Do this: Extract each line of the data and write it out again exactly.

Records from a data source
☆ ☆ ☆ ☆

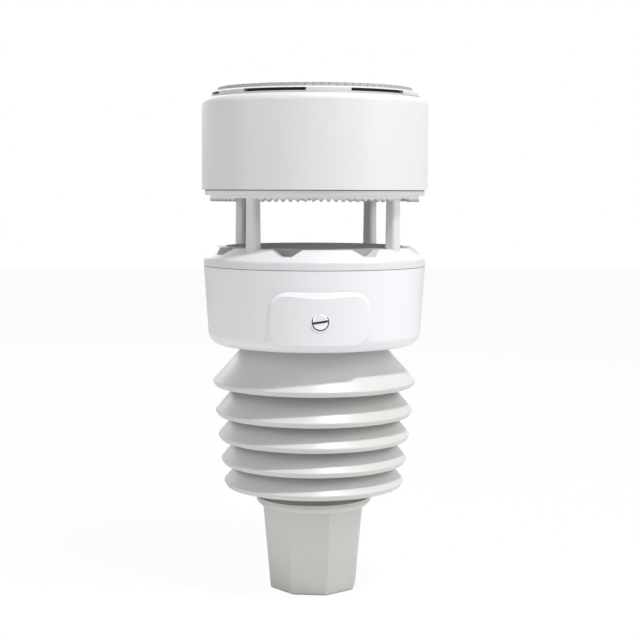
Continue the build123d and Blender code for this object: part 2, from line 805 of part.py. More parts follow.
# ================================================================ base of the rain and wind head
transducer_places = [around(clock, transducer_circle_r)[:2] for clock in spaced(4, pattern_clock)]
drum_boss_places = [around(clock, drum_boss_circle_r)[:2] for clock in spaced(4, pattern_clock)]
transducer_hole_r = transducer_r + transducer_gasket
drum_inside_r = drum_r - drum_wall
spigot_r = drum_inside_r - 5 * slip

with BuildPart() as drum_base:
    with BuildSketch(Plane.XY.offset(base_bottom)):
        Circle(base_r)
    extrude(amount=base_thickness)
    fillet(edges().sort_by(Axis.Z)[0], base_edge_fillet)
    with BuildSketch(Plane.XY.offset(base_top)):
        Circle(spigot_r)
        Circle(spigot_r - spigot_wall, mode=Mode.SUBTRACT)
    extrude(amount=spigot_height)
    with Locations(*[(x, y, base_top) for x, y in transducer_places]):
        Hole(transducer_hole_r, 2 * base_thickness)
    with Locations(*[(x, y, base_top + spigot_height) for x, y in post_places]):
        Hole(tie_rod_r + slip, 4 * base_thickness)
    with Locations(*[(x, y, base_top) for x, y in drum_boss_places]):
        Hole(drum_screw_r + slip, 2 * base_thickness)
keep(drum_base, "drum_base")

tube("transducers", transducer_r, 0, base_bottom - 0.5, base_bottom - 0.5 + transducer_height, transducer_places)
tube("transducer_gaskets", transducer_hole_r, transducer_r, base_bottom, base_top, transducer_places)

# drip ring: a crown of small rounded teeth that sheds water off the head's underside
with BuildPart() as drip_ring:
    with BuildSketch(Plane.XY.offset(base_bottom)):
        Circle(drip_r)
        Circle(drip_r - drip_width, mode=Mode.SUBTRACT)
        flare_width = post_width_high + 2 * post_flare + 2 * slip
        with Locations(*[Location((*place, 0), (0, 0, clock)) for clock, place in zip(post_clocks, post_places)]):
            RectangleRounded(flare_width, flare_width, post_corner + post_flare, mode=Mode.SUBTRACT)
    extrude(amount=-drip_band)
    tooth_pitch = 2 * drip_r * sin(radians(180 / drip_tooth_count))
    clear_of_posts = [
        clock for clock in spaced(drip_tooth_count, pattern_clock)
        if min(abs((clock - post_clock + 180) % 360 - 180) for post_clock in post_clocks) > 8
    ]
    with BuildSketch(Plane(origin=(drip_r, 0, base_bottom - drip_band), x_dir=(0, 1, 0), z_dir=(1, 0, 0))) as tooth_face:
        with BuildLine():
            Polyline((-tooth_pitch / 2, 0.3), (-tooth_pitch / 2 + 0.15, 0), (0, -drip_tooth - 0.5),
                     (tooth_pitch / 2 - 0.15, 0), (tooth_pitch / 2, 0.3), close=True)
        make_face()
        fillet(vertices().sort_by(Axis.Y)[0], 0.6)
    tooth = extrude(tooth_face.sketch, amount=-drip_width, mode=Mode.PRIVATE)
    add([tooth.rotate(Axis.Z, clock - 90) for clock in clear_of_posts])
keep(drip_ring, "drip_ring")

# ================================================================ drum
with BuildPart() as drum_shell:
    with BuildSketch(Plane.XY.offset(drum_bottom)):
        Circle(drum_r)
    extrude(amount=drum_height)
    fillet(edges().sort_by(Axis.Z)[-1], drum_edge_fillet)
    with BuildSketch(Plane.XY.offset(drum_bottom)):
        Circle(drum_inside_r)
    extrude(amount=drum_height - drum_wall, mode=Mode.SUBTRACT)
    # screw bosses, each with a web to the wall
    with BuildSketch(Plane.XY.offset(base_top)):
        with Locations(*drum_boss_places):
            Circle(drum_boss_r)
    extrude(amount=drum_boss_height)
    with BuildSketch(Plane.XY.offset(base_top + spigot_height + 1)):
        with PolarLocations((drum_boss_circle_r + drum_inside_r + 0.5) / 2, 4, pattern_clock):
            Rectangle(drum_inside_r + 0.5 - drum_boss_circle_r, 2.4)
    extrude(amount=drum_boss_height - spigot_height - 1)
    with BuildSketch(Plane.XY.offset(base_top)):
        with Locations(*drum_boss_places):
            Circle(drum_screw_r)
    extrude(amount=drum_boss_height, mode=Mode.SUBTRACT)
    with BuildSketch(Plane.XY.offset(drum_top)):
        Circle(drum_hole_r)
    extrude(amount=-2 * drum_wall, mode=Mode.SUBTRACT)
keep(drum_shell, "drum_shell")

tube("drum_seal", base_r - 0.2, spigot_r, base_top, drum_bottom)
column_group("case_screws", drum_screw_r - 0.1, 0, [
    (base_bottom - 1, drum_bottom + 10, drum_boss_places),
    (lug_screw_bottom, rim_bottom + 1.5, lug_places),
])

sensor_board_bottom = base_top + transducer_height + 4
sensor_post_places = [around(clock, 52)[:2] for clock in spaced(4, pattern_clock + 45)]
column_group("board_standoffs", standoff_r, board_screw_r, [
    (housing_bottom + housing_floor, board_bottom, standoff_places),
    (base_top, sensor_board_bottom, sensor_post_places),
])
tube("sensor_board", 57.0, 6.0, sensor_board_bottom, sensor_board_bottom + board_thickness)
column_group("board_screws", board_screw_r - 0.1, 0, [
    (board_bottom - 5, board_top + 2, standoff_places),
    (sensor_board_bottom - 5, sensor_board_bottom, sensor_post_places),
])
with BuildPart() as sensor_components:
    with BuildSketch(Plane.XY.offset(sensor_board_bottom + board_thickness)):
        with Locations((24, 0)):
            Rectangle(12, 12)
        with Locations((-22, 10)):
            Rectangle(9, 14)
        with PolarLocations(40, 4, 20):
            Rectangle(8, 6)
    extrude(amount=2)
keep(sensor_components, "sensor_components")

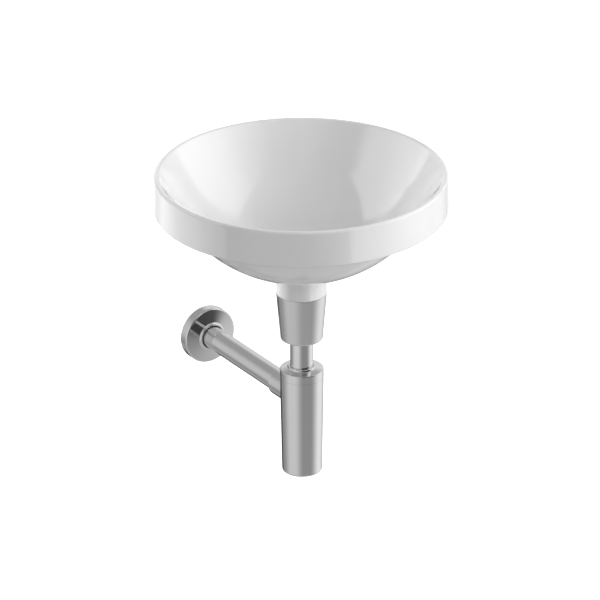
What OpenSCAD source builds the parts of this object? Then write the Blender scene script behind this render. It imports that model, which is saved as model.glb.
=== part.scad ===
// Round inset basin with its waste, cover cup, bottle trap and wall outlet pipe.
// Millimetres. The countertop plane is z = 0, the basin's axis is x = y = 0,
// and the wall stands square to +Y.

/* [Rim] */
// Outer diameter of the rim where it stands on the countertop
rim_d = 400; // [360:1:440]
// Height of the rim above the countertop
rim_h = 50; // [40:1:65]
// Radius that the rim's outer face loses from bottom to top
rim_taper = 1.2; // [0:0.2:4]
// Thickness of the rounded lip
lip_t = 8; // [6:0.5:10]
// Thickness of the skirt that stands on the countertop
skirt_t = 11; // [8:0.5:14]
// Edge rounding at the foot of the skirt
foot_r = 1.5; // [0.5:0.5:3]
// Rounding at the top of the hollow behind the skirt
cavity_r = 3; // [1:0.5:5]

/* [Bowl] */
// Slope of the straight stretch under the lip, from level
wall_slope = 56.6; // [54:0.2:60]
// Depth of the bowl's lowest point under the countertop
bowl_depth = 87; // [80:1:95]
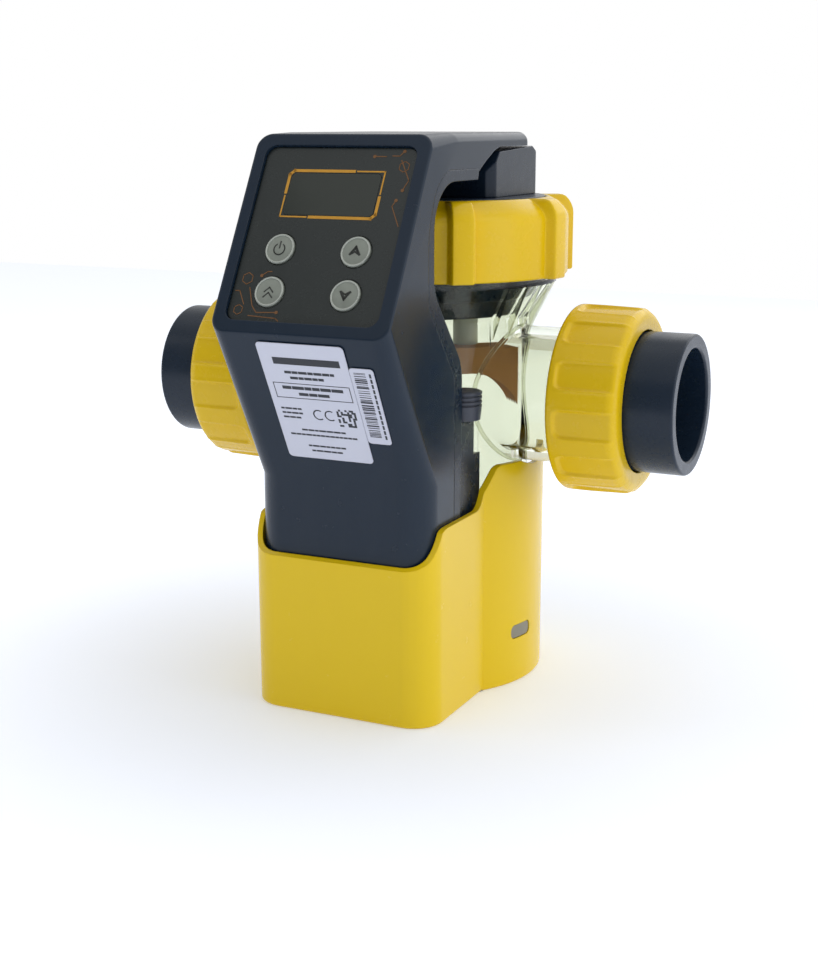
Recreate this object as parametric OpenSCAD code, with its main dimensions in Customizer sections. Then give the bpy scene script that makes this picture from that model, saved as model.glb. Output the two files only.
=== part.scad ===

☆ ☆ ☆ ☆

Task result:
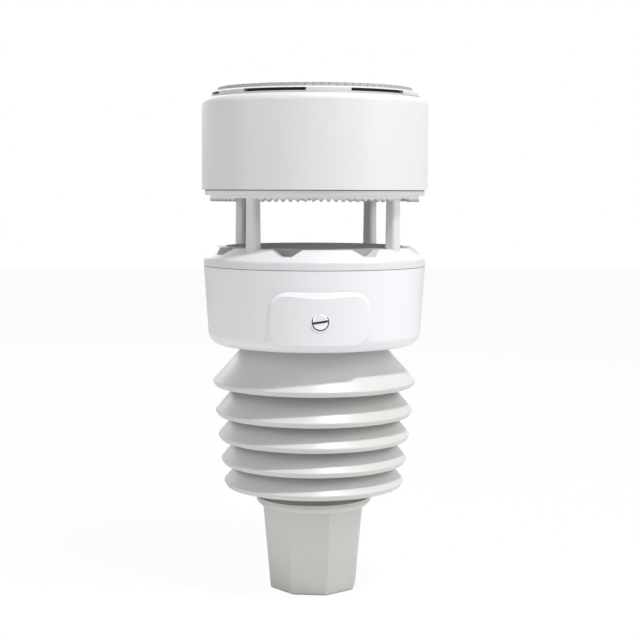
Continue the build123d and Blender code for this object: part 2, from line 805 of part.py. More parts follow.
# ================================================================ base of the rain and wind head
transducer_places = [around(clock, transducer_circle_r)[:2] for clock in spaced(4, pattern_clock)]
drum_boss_places = [around(clock, drum_boss_circle_r)[:2] for clock in spaced(4, pattern_clock)]
transducer_hole_r = transducer_r + transducer_gasket
drum_inside_r = drum_r - drum_wall
spigot_r = drum_inside_r - 5 * slip

with BuildPart() as drum_base:
    with BuildSketch(Plane.XY.offset(base_bottom)):
        Circle(base_r)
    extrude(amount=base_thickness)
    fillet(edges().sort_by(Axis.Z)[0], base_edge_fillet)
    with BuildSketch(Plane.XY.offset(base_top)):
        Circle(spigot_r)
        Circle(spigot_r - spigot_wall, mode=Mode.SUBTRACT)
    extrude(amount=spigot_height)
    with Locations(*[(x, y, base_top) for x, y in transducer_places]):
        Hole(transducer_hole_r, 2 * base_thickness)
    with Locations(*[(x, y, base_top + spigot_height) for x, y in post_places]):
        Hole(tie_rod_r + slip, 4 * base_thickness)
    with Locations(*[(x, y, base_top) for x, y in drum_boss_places]):
        Hole(drum_screw_r + slip, 2 * base_thickness)
keep(drum_base, "drum_base")

tube("transducers", transducer_r, 0, base_bottom - 0.5, base_bottom - 0.5 + transducer_height, transducer_places)
tube("transducer_gaskets", transducer_hole_r, transducer_r, base_bottom, base_top, transducer_places)

# drip ring: a crown of small rounded teeth that sheds water off the head's underside
with BuildPart() as drip_ring:
    with BuildSketch(Plane.XY.offset(base_bottom)):
        Circle(drip_r)
        Circle(drip_r - drip_width, mode=Mode.SUBTRACT)
        flare_width = post_width_high + 2 * post_flare + 2 * slip
        with Locations(*[Location((*place, 0), (0, 0, clock)) for clock, place in zip(post_clocks, post_places)]):
            RectangleRounded(flare_width, flare_width, post_corner + post_flare, mode=Mode.SUBTRACT)
    extrude(amount=-drip_band)
    tooth_pitch = 2 * drip_r * sin(radians(180 / drip_tooth_count))
    clear_of_posts = [
        clock for clock in spaced(drip_tooth_count, pattern_clock)
        if min(abs((clock - post_clock + 180) % 360 - 180) for post_clock in post_clocks) > 8
    ]
    with BuildSketch(Plane(origin=(drip_r, 0, base_bottom - drip_band), x_dir=(0, 1, 0), z_dir=(1, 0, 0))) as tooth_face:
        with BuildLine():
            Polyline((-tooth_pitch / 2, 0.3), (-tooth_pitch / 2 + 0.15, 0), (0, -drip_tooth - 0.5),
                     (tooth_pitch / 2 - 0.15, 0), (tooth_pitch / 2, 0.3), close=True)
        make_face()
        fillet(vertices().sort_by(Axis.Y)[0], 0.6)
    tooth = extrude(tooth_face.sketch, amount=-drip_width, mode=Mode.PRIVATE)
    add([tooth.rotate(Axis.Z, clock - 90) for clock in clear_of_posts])
keep(drip_ring, "drip_ring")

# ================================================================ drum
with BuildPart() as drum_shell:
    with BuildSketch(Plane.XY.offset(drum_bottom)):
        Circle(drum_r)
    extrude(amount=drum_height)
    fillet(edges().sort_by(Axis.Z)[-1], drum_edge_fillet)
    with BuildSketch(Plane.XY.offset(drum_bottom)):
        Circle(drum_inside_r)
    extrude(amount=drum_height - drum_wall, mode=Mode.SUBTRACT)
    # screw bosses, each with a web to the wall
    with BuildSketch(Plane.XY.offset(base_top)):
        with Locations(*drum_boss_places):
            Circle(drum_boss_r)
    extrude(amount=drum_boss_height)
    with BuildSketch(Plane.XY.offset(base_top + spigot_height + 1)):
        with PolarLocations((drum_boss_circle_r + drum_inside_r + 0.5) / 2, 4, pattern_clock):
            Rectangle(drum_inside_r + 0.5 - drum_boss_circle_r, 2.4)
    extrude(amount=drum_boss_height - spigot_height - 1)
    with BuildSketch(Plane.XY.offset(base_top)):
        with Locations(*drum_boss_places):
            Circle(drum_screw_r)
    extrude(amount=drum_boss_height, mode=Mode.SUBTRACT)
    with BuildSketch(Plane.XY.offset(drum_top)):
        Circle(drum_hole_r)
    extrude(amount=-2 * drum_wall, mode=Mode.SUBTRACT)
keep(drum_shell, "drum_shell")

tube("drum_seal", base_r - 0.2, spigot_r, base_top, drum_bottom)
column_group("case_screws", drum_screw_r - 0.1, 0, [
    (base_bottom - 1, drum_bottom + 10, drum_boss_places),
    (lug_screw_bottom, rim_bottom + 1.5, lug_places),
])

sensor_board_bottom = base_top + transducer_height + 4
sensor_post_places = [around(clock, 52)[:2] for clock in spaced(4, pattern_clock + 45)]
column_group("board_standoffs", standoff_r, board_screw_r, [
    (housing_bottom + housing_floor, board_bottom, standoff_places),
    (base_top, sensor_board_bottom, sensor_post_places),
])
tube("sensor_board", 57.0, 6.0, sensor_board_bottom, sensor_board_bottom + board_thickness)
column_group("board_screws", board_screw_r - 0.1, 0, [
    (board_bottom - 5, board_top + 2, standoff_places),
    (sensor_board_bottom - 5, sensor_board_bottom, sensor_post_places),
])
with BuildPart() as sensor_components:
    with BuildSketch(Plane.XY.offset(sensor_board_bottom + board_thickness)):
        with Locations((24, 0)):
            Rectangle(12, 12)
        with Locations((-22, 10)):
            Rectangle(9, 14)
        with PolarLocations(40, 4, 20):
            Rectangle(8, 6)
    extrude(amount=2)
keep(sensor_components, "sensor_components")

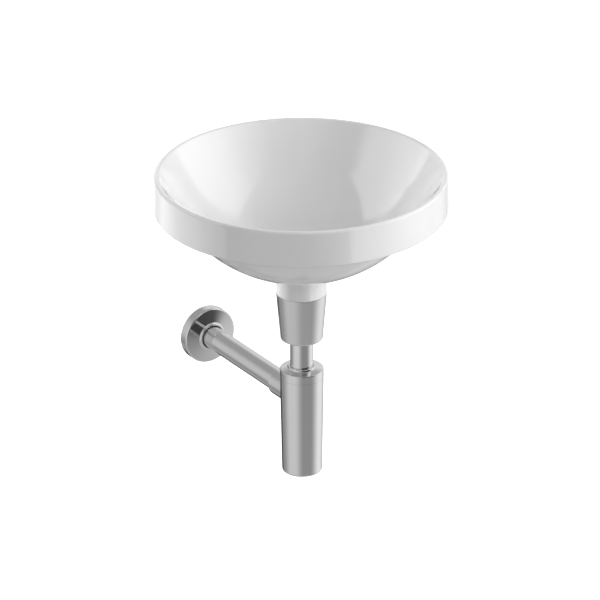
What OpenSCAD source builds the parts of this object? Then write the Blender scene script behind this render. It imports that model, which is saved as model.glb.
=== part.scad ===
// Round inset basin with its waste, cover cup, bottle trap and wall outlet pipe.
// Millimetres. The countertop plane is z = 0, the basin's axis is x = y = 0,
// and the wall stands square to +Y.

/* [Rim] */
// Outer diameter of the rim where it stands on the countertop
rim_d = 400; // [360:1:440]
// Height of the rim above the countertop
rim_h = 50; // [40:1:65]
// Radius that the rim's outer face loses from bottom to top
rim_taper = 1.2; // [0:0.2:4]
// Thickness of the rounded lip
lip_t = 8; // [6:0.5:10]
// Thickness of the skirt that stands on the countertop
skirt_t = 11; // [8:0.5:14]
// Edge rounding at the foot of the skirt
foot_r = 1.5; // [0.5:0.5:3]
// Rounding at the top of the hollow behind the skirt
cavity_r = 3; // [1:0.5:5]

/* [Bowl] */
// Slope of the straight stretch under the lip, from level
wall_slope = 56.6; // [54:0.2:60]
// Depth of the bowl's lowest point under the countertop
bowl_depth = 87; // [80:1:95]
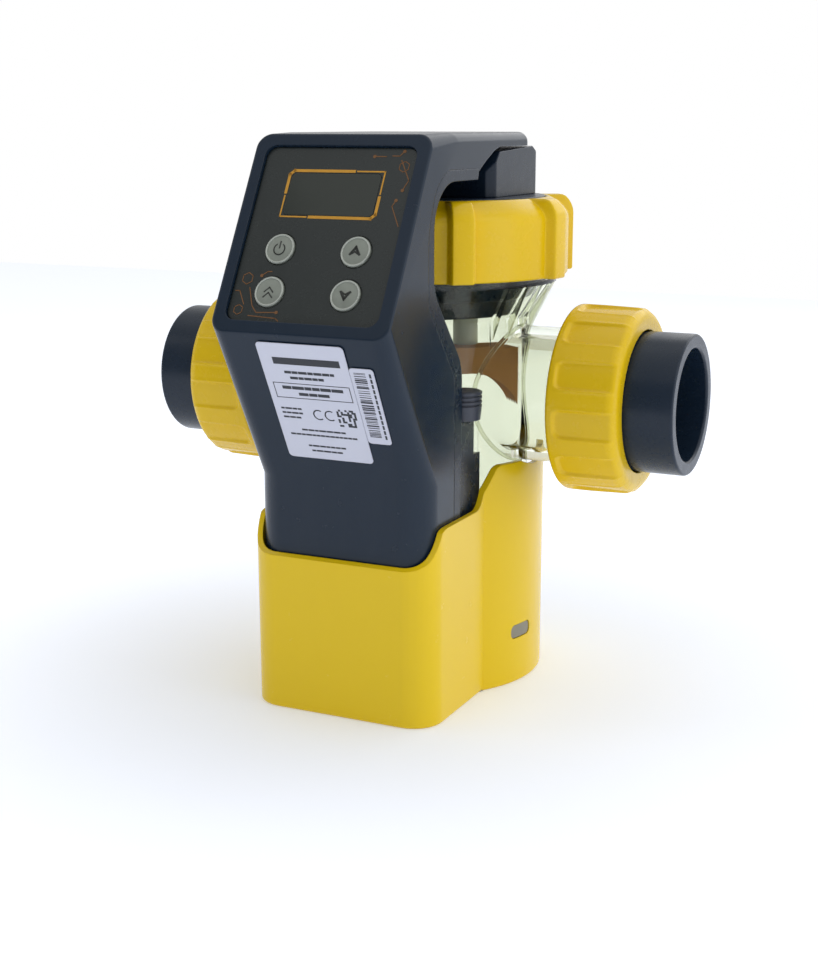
Recreate this object as parametric OpenSCAD code, with its main dimensions in Customizer sections. Then give the bpy scene script that makes this picture from that model, saved as model.glb. Output the two files only.
=== part.scad ===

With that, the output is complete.